___ DATA SEGMENT ___

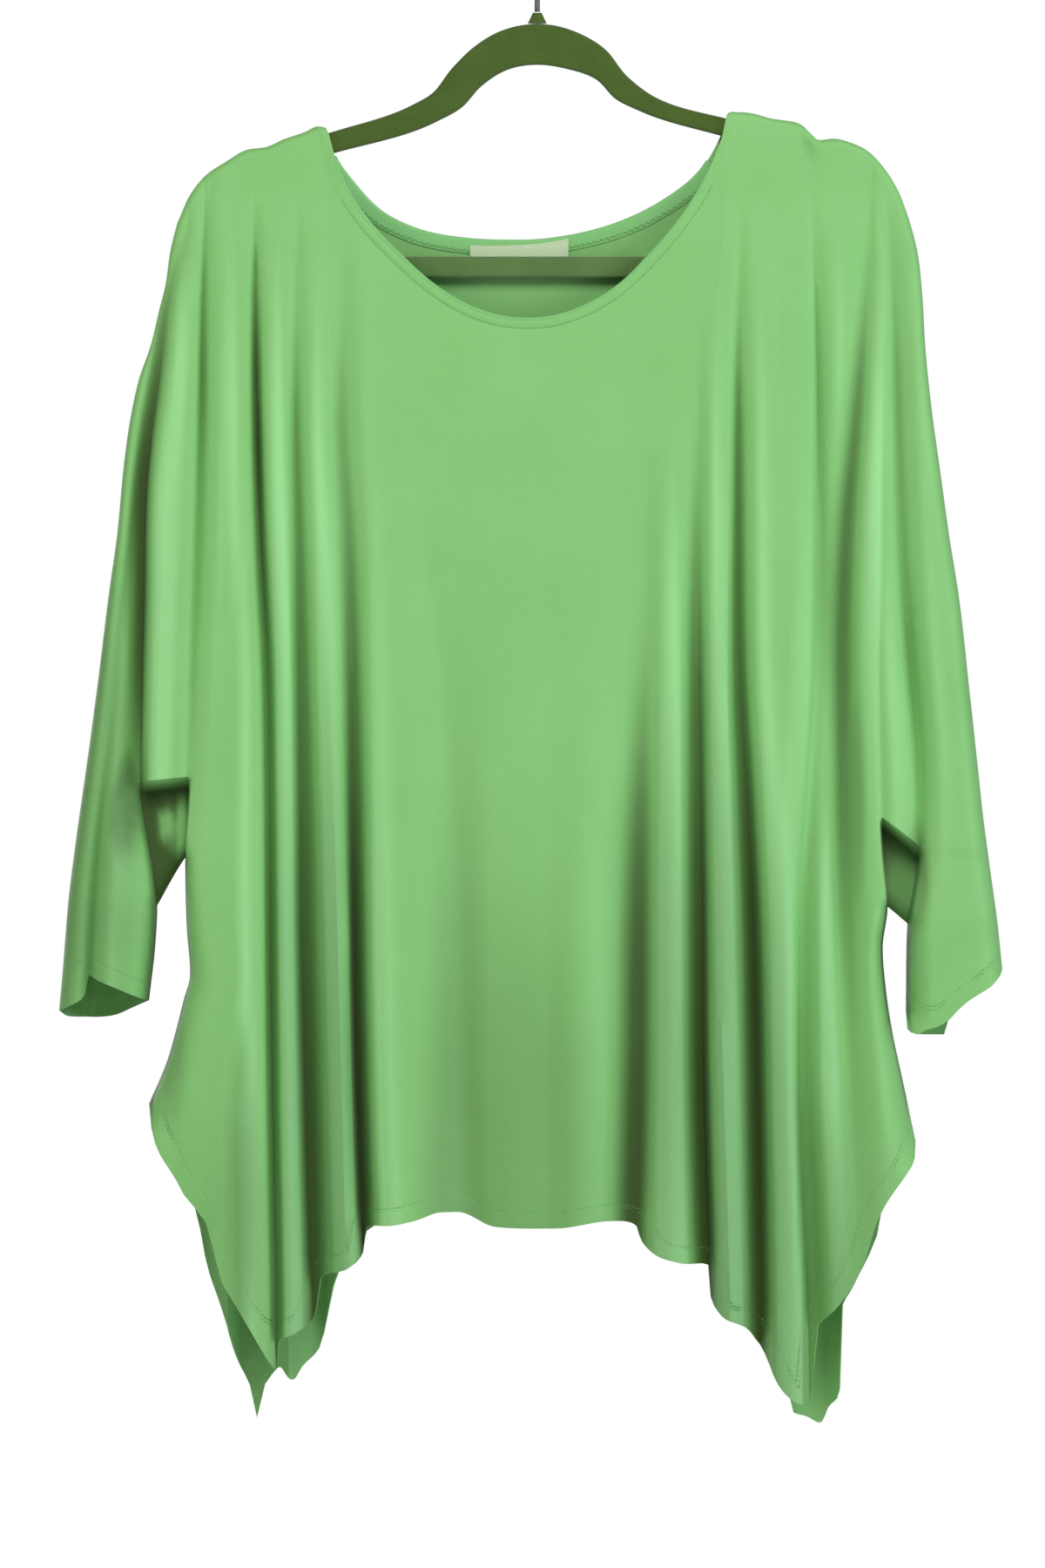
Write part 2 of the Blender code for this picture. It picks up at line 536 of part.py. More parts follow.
def hanger_hook(finish, collection):
    """A wire that rises from the collar and bends over the rail."""
    reach = HOOK_INSIDE + WIRE / 2
    turn = np.linspace(np.radians(205), np.radians(-52), 22)
    arc = [(reach * np.cos(a), reach * np.sin(a) - HOOK_INSIDE) for a in turn]
    start = HUMP_TOP - COLLAR_HEIGHT - 2 * SEAM_GAP
    stem = [(0, -start), (0, -start + 8), (-0.5, -start + 15), (-3.5, -start + 22), (-9, -start + 30)]
    tail = [(arc[-1][0] - 2.5, arc[-1][1] - 1.6)]
    curve = bpy.data.curves.new("hanger_hook", "CURVE")
    curve.dimensions = "3D"
    curve.bevel_depth = WIRE / 2 * MM
    curve.bevel_resolution = 2
    curve.use_fill_caps = True
    path = stem + [(-15.8, -37.5)] + arc + tail
    spline = curve.splines.new("POLY")
    spline.points.add(len(path) - 1)
    for point, (x, z) in zip(spline.points, path):
        point.co = (x * MM, 0, z * MM, 1)
    curve.materials.append(finish)
    made = bpy.data.objects.new("hanger_hook", curve)
    collection.objects.link(made)
    return made


def label_wall(panel):
    """A small blank label, flat on the facing below the middle of the back neck."""
    inset = JERSEY + FACING_GAP + FACING + SEAM_GAP
    half = LABEL_SIZE[0] / 2
    edge = tuple((x, np.interp(x, *zip(*panel.neck)) + 1.2) for x in np.linspace(-48, 26, 8))
    ends = (LABEL_CENTRE - half, LABEL_CENTRE + half)
    return strip_wall(panel, edge, LABEL_SIZE[1], inset, LABEL_THICK, ends, 9)


def main():
    for old in list(bpy.data.objects):
        bpy.data.objects.remove(old, do_unlink=True)
    parts = bpy.data.collections.new("jersey_top_on_hanger")
    bpy.context.scene.collection.children.link(parts)
    jersey = material("jersey", JERSEY_GREEN, 0.8)
    facing = material("facing", FACING_GREEN, 0.85)
    front = Panel("front", 1, FRONT_FOLDS, NECK_FRONT, HEM_FRONT, CUFFS_FRONT, True)
    back = Panel("back", -1, BACK_FOLDS, NECK_BACK, HEM_BACK, CUFFS_BACK, False)
    for panel in (front, back):
        us = panel.columns(BESIDE_FOLD, BESIDE_SEAM, WIDEST_CELL)
        vertices, faces = panel.wall(us, TOP_ROWS, NOTCH_ROWS, LOW_ROWS, JERSEY)
        mesh_object(panel.name + "_panel", vertices, faces, jersey, parts)
        ends = (panel.neck[0][0] + CLEAR_OF_ARMS[0], panel.neck[-1][0] - CLEAR_OF_ARMS[1])
        inset = JERSEY + FACING_GAP
        band = strip_wall(panel, panel.neck, FACING_WIDTH, inset, FACING, ends, 26)
        mesh_object(panel.name + "_neck_facing", *band, facing, parts)
    mesh_object("neck_label", *label_wall(back), material("label", LABEL_CREAM, 0.7), parts)
    flock = material("flock", FLOCK_GREEN, 0.9)
    hanger_body(flock, parts)
    hook_collar(flock, parts)
    hanger_hook(material("chrome", CHROME, 0.2, 1.0), parts)


main()
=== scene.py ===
"""Looks for a wide light green jersey shirt that hangs on a slim flocked hanger.

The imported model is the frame. Thin cloth shells stand for its panels, with the folds that fan out
from the hanger's ends, a turned neck edge with its facing, stitch rows and a blank label. A smooth
flocked loop stands for the hanger's body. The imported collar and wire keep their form, with finishes.

Tables are in millimetres: across is X, and drop is the distance below the origin.
"""

import json
import logging
from dataclasses import dataclass, field
from enum import Enum
from typing import Any, Union

import bpy
import numpy as np
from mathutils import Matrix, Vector

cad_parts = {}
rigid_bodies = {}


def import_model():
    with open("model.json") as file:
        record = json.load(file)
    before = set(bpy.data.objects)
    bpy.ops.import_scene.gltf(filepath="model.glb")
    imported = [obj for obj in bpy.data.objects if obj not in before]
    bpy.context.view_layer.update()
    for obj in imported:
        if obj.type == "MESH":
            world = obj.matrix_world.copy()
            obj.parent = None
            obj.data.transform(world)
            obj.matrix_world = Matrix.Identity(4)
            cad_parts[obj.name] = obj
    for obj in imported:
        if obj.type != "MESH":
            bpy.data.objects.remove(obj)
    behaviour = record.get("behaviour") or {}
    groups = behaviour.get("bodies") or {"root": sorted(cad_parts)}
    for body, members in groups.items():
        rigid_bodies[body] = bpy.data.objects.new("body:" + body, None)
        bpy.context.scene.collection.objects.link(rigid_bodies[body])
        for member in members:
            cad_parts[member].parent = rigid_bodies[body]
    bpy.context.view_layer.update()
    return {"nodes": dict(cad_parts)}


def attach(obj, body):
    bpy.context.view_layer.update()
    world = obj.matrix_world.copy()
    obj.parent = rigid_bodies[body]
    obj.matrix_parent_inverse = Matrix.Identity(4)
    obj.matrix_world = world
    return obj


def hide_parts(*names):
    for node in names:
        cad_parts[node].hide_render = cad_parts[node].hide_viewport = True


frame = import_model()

Array = np.ndarray
Values = Union[Array, tuple, list]
Numbers = tuple[float, ...]
Pair = tuple[float, float]
Place = tuple[float, float, float]
Points = tuple[Pair, ...]
Threads = tuple[Array, Array, Array]
Collection = bpy.types.Collection
Material = bpy.types.Material
Piece = bpy.types.Object
Socket = bpy.types.NodeSocket
Term = Union["Signal", Socket, float, tuple]

log = logging.getLogger("scene")

MM = 0.001

# Drops at which the fold rows give their places and depths
DROPS = (190, 250, 320, 400, 480, 560, 640, 720, 860)
# By drop: how far the folds' tops stand out, the least left in a valley, and the valleys' opening
CROWN = ((140, 4.6), (190, 5.4), (215, 8.4), (300, 13), (400, 20), (550, 29), (700, 33), (950, 35))
FLOOR = ((140, 4.4), (262, 4.4), (300, 3.2), (950, 2.6))
OPENING = ((190, 0.6), (250, 0.8), (380, 1))
# Between which drops the valleys change their width, and how square their sides are
WIDENS = (380.0, 640.0)
VALLEY_POWER = 1.7
# By what share the shirt's middle stands out less, and how far from the middle that reaches
MIDDLE_DIP = 0.2
MIDDLE_HALF = 95.0
# Half the gap between the two panels at a seam
SEAM_HALF = 0.15

# Seeded waves as (wide, tall, height), and their strength by drop
WAVES = ((26, 150, 0.5), (14, 90, 0.28), (40, 60, 0.35), (9, 45, 0.12))
UNEVEN = ((255, 0), (330, 0.7), (600, 1), (950, 1.3))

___

● **EXERCISE**: Your task is to quote all of the data word for word.

● **RESULT FOR THIS EXERCISE**:
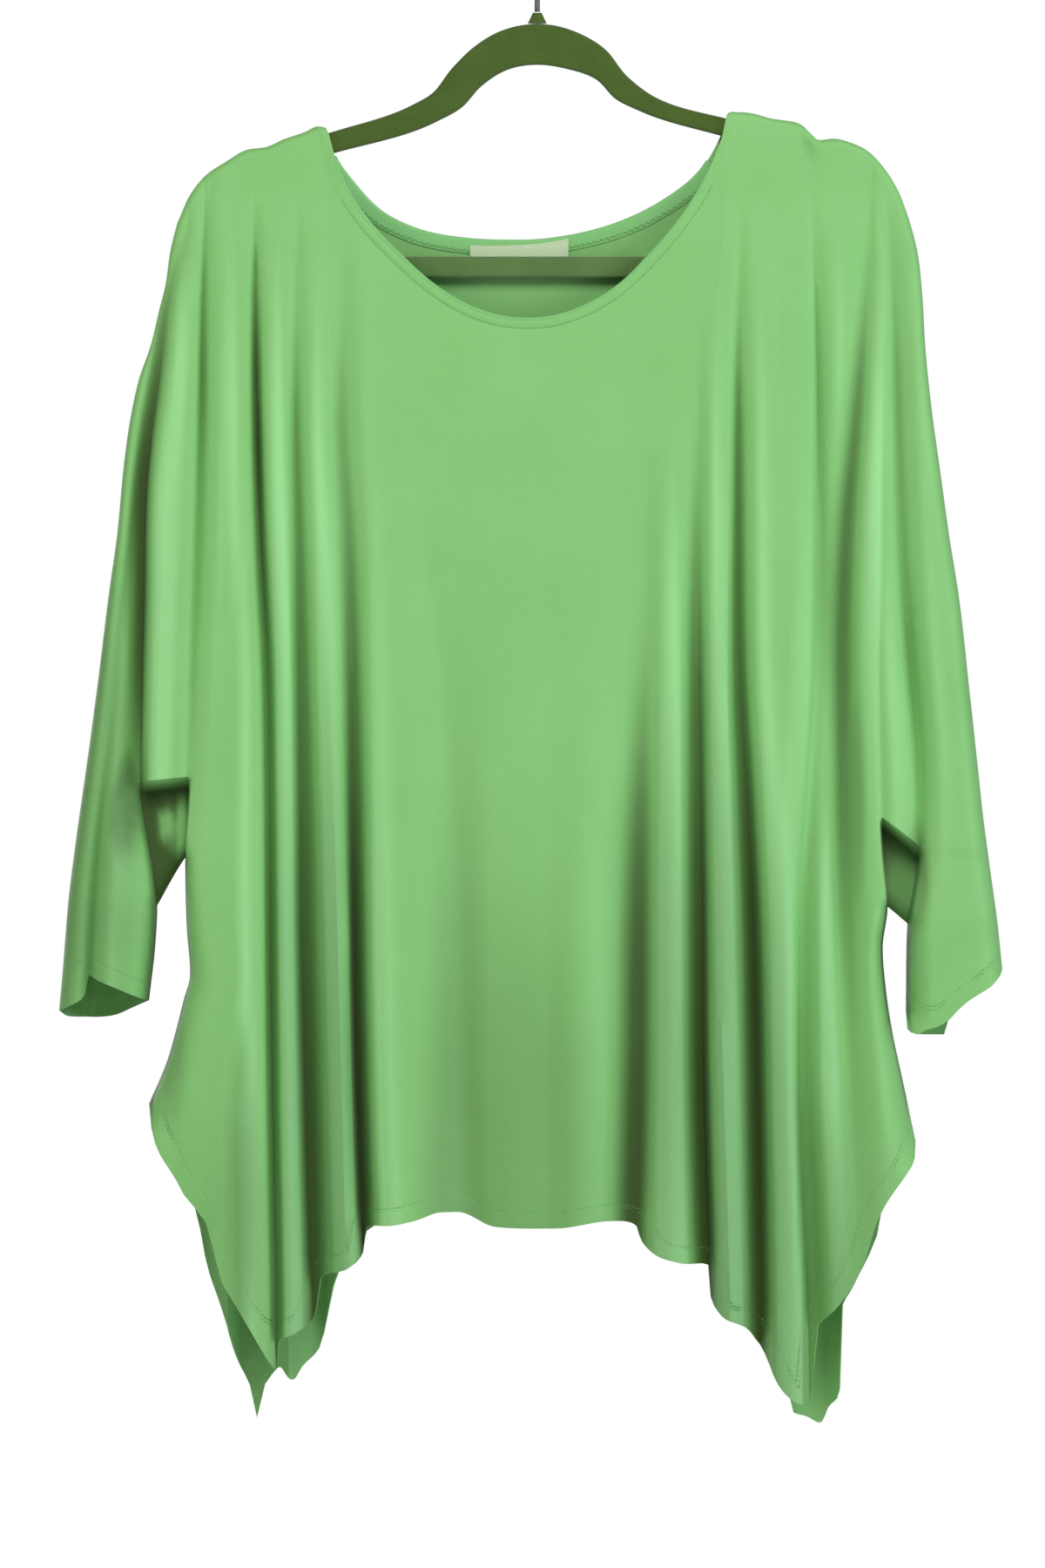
Write part 2 of the Blender code for this picture. It picks up at line 536 of part.py. More parts follow.
def hanger_hook(finish, collection):
    """A wire that rises from the collar and bends over the rail."""
    reach = HOOK_INSIDE + WIRE / 2
    turn = np.linspace(np.radians(205), np.radians(-52), 22)
    arc = [(reach * np.cos(a), reach * np.sin(a) - HOOK_INSIDE) for a in turn]
    start = HUMP_TOP - COLLAR_HEIGHT - 2 * SEAM_GAP
    stem = [(0, -start), (0, -start + 8), (-0.5, -start + 15), (-3.5, -start + 22), (-9, -start + 30)]
    tail = [(arc[-1][0] - 2.5, arc[-1][1] - 1.6)]
    curve = bpy.data.curves.new("hanger_hook", "CURVE")
    curve.dimensions = "3D"
    curve.bevel_depth = WIRE / 2 * MM
    curve.bevel_resolution = 2
    curve.use_fill_caps = True
    path = stem + [(-15.8, -37.5)] + arc + tail
    spline = curve.splines.new("POLY")
    spline.points.add(len(path) - 1)
    for point, (x, z) in zip(spline.points, path):
        point.co = (x * MM, 0, z * MM, 1)
    curve.materials.append(finish)
    made = bpy.data.objects.new("hanger_hook", curve)
    collection.objects.link(made)
    return made


def label_wall(panel):
    """A small blank label, flat on the facing below the middle of the back neck."""
    inset = JERSEY + FACING_GAP + FACING + SEAM_GAP
    half = LABEL_SIZE[0] / 2
    edge = tuple((x, np.interp(x, *zip(*panel.neck)) + 1.2) for x in np.linspace(-48, 26, 8))
    ends = (LABEL_CENTRE - half, LABEL_CENTRE + half)
    return strip_wall(panel, edge, LABEL_SIZE[1], inset, LABEL_THICK, ends, 9)


def main():
    for old in list(bpy.data.objects):
        bpy.data.objects.remove(old, do_unlink=True)
    parts = bpy.data.collections.new("jersey_top_on_hanger")
    bpy.context.scene.collection.children.link(parts)
    jersey = material("jersey", JERSEY_GREEN, 0.8)
    facing = material("facing", FACING_GREEN, 0.85)
    front = Panel("front", 1, FRONT_FOLDS, NECK_FRONT, HEM_FRONT, CUFFS_FRONT, True)
    back = Panel("back", -1, BACK_FOLDS, NECK_BACK, HEM_BACK, CUFFS_BACK, False)
    for panel in (front, back):
        us = panel.columns(BESIDE_FOLD, BESIDE_SEAM, WIDEST_CELL)
        vertices, faces = panel.wall(us, TOP_ROWS, NOTCH_ROWS, LOW_ROWS, JERSEY)
        mesh_object(panel.name + "_panel", vertices, faces, jersey, parts)
        ends = (panel.neck[0][0] + CLEAR_OF_ARMS[0], panel.neck[-1][0] - CLEAR_OF_ARMS[1])
        inset = JERSEY + FACING_GAP
        band = strip_wall(panel, panel.neck, FACING_WIDTH, inset, FACING, ends, 26)
        mesh_object(panel.name + "_neck_facing", *band, facing, parts)
    mesh_object("neck_label", *label_wall(back), material("label", LABEL_CREAM, 0.7), parts)
    flock = material("flock", FLOCK_GREEN, 0.9)
    hanger_body(flock, parts)
    hook_collar(flock, parts)
    hanger_hook(material("chrome", CHROME, 0.2, 1.0), parts)


main()
=== scene.py ===
"""Looks for a wide light green jersey shirt that hangs on a slim flocked hanger.

The imported model is the frame. Thin cloth shells stand for its panels, with the folds that fan out
from the hanger's ends, a turned neck edge with its facing, stitch rows and a blank label. A smooth
flocked loop stands for the hanger's body. The imported collar and wire keep their form, with finishes.

Tables are in millimetres: across is X, and drop is the distance below the origin.
"""

import json
import logging
from dataclasses import dataclass, field
from enum import Enum
from typing import Any, Union

import bpy
import numpy as np
from mathutils import Matrix, Vector

cad_parts = {}
rigid_bodies = {}


def import_model():
    with open("model.json") as file:
        record = json.load(file)
    before = set(bpy.data.objects)
    bpy.ops.import_scene.gltf(filepath="model.glb")
    imported = [obj for obj in bpy.data.objects if obj not in before]
    bpy.context.view_layer.update()
    for obj in imported:
        if obj.type == "MESH":
            world = obj.matrix_world.copy()
            obj.parent = None
            obj.data.transform(world)
            obj.matrix_world = Matrix.Identity(4)
            cad_parts[obj.name] = obj
    for obj in imported:
        if obj.type != "MESH":
            bpy.data.objects.remove(obj)
    behaviour = record.get("behaviour") or {}
    groups = behaviour.get("bodies") or {"root": sorted(cad_parts)}
    for body, members in groups.items():
        rigid_bodies[body] = bpy.data.objects.new("body:" + body, None)
        bpy.context.scene.collection.objects.link(rigid_bodies[body])
        for member in members:
            cad_parts[member].parent = rigid_bodies[body]
    bpy.context.view_layer.update()
    return {"nodes": dict(cad_parts)}


def attach(obj, body):
    bpy.context.view_layer.update()
    world = obj.matrix_world.copy()
    obj.parent = rigid_bodies[body]
    obj.matrix_parent_inverse = Matrix.Identity(4)
    obj.matrix_world = world
    return obj


def hide_parts(*names):
    for node in names:
        cad_parts[node].hide_render = cad_parts[node].hide_viewport = True


frame = import_model()

Array = np.ndarray
Values = Union[Array, tuple, list]
Numbers = tuple[float, ...]
Pair = tuple[float, float]
Place = tuple[float, float, float]
Points = tuple[Pair, ...]
Threads = tuple[Array, Array, Array]
Collection = bpy.types.Collection
Material = bpy.types.Material
Piece = bpy.types.Object
Socket = bpy.types.NodeSocket
Term = Union["Signal", Socket, float, tuple]

log = logging.getLogger("scene")

MM = 0.001

# Drops at which the fold rows give their places and depths
DROPS = (190, 250, 320, 400, 480, 560, 640, 720, 860)
# By drop: how far the folds' tops stand out, the least left in a valley, and the valleys' opening
CROWN = ((140, 4.6), (190, 5.4), (215, 8.4), (300, 13), (400, 20), (550, 29), (700, 33), (950, 35))
FLOOR = ((140, 4.4), (262, 4.4), (300, 3.2), (950, 2.6))
OPENING = ((190, 0.6), (250, 0.8), (380, 1))
# Between which drops the valleys change their width, and how square their sides are
WIDENS = (380.0, 640.0)
VALLEY_POWER = 1.7
# By what share the shirt's middle stands out less, and how far from the middle that reaches
MIDDLE_DIP = 0.2
MIDDLE_HALF = 95.0
# Half the gap between the two panels at a seam
SEAM_HALF = 0.15

# Seeded waves as (wide, tall, height), and their strength by drop
WAVES = ((26, 150, 0.5), (14, 90, 0.28), (40, 60, 0.35), (9, 45, 0.12))
UNEVEN = ((255, 0), (330, 0.7), (600, 1), (950, 1.3))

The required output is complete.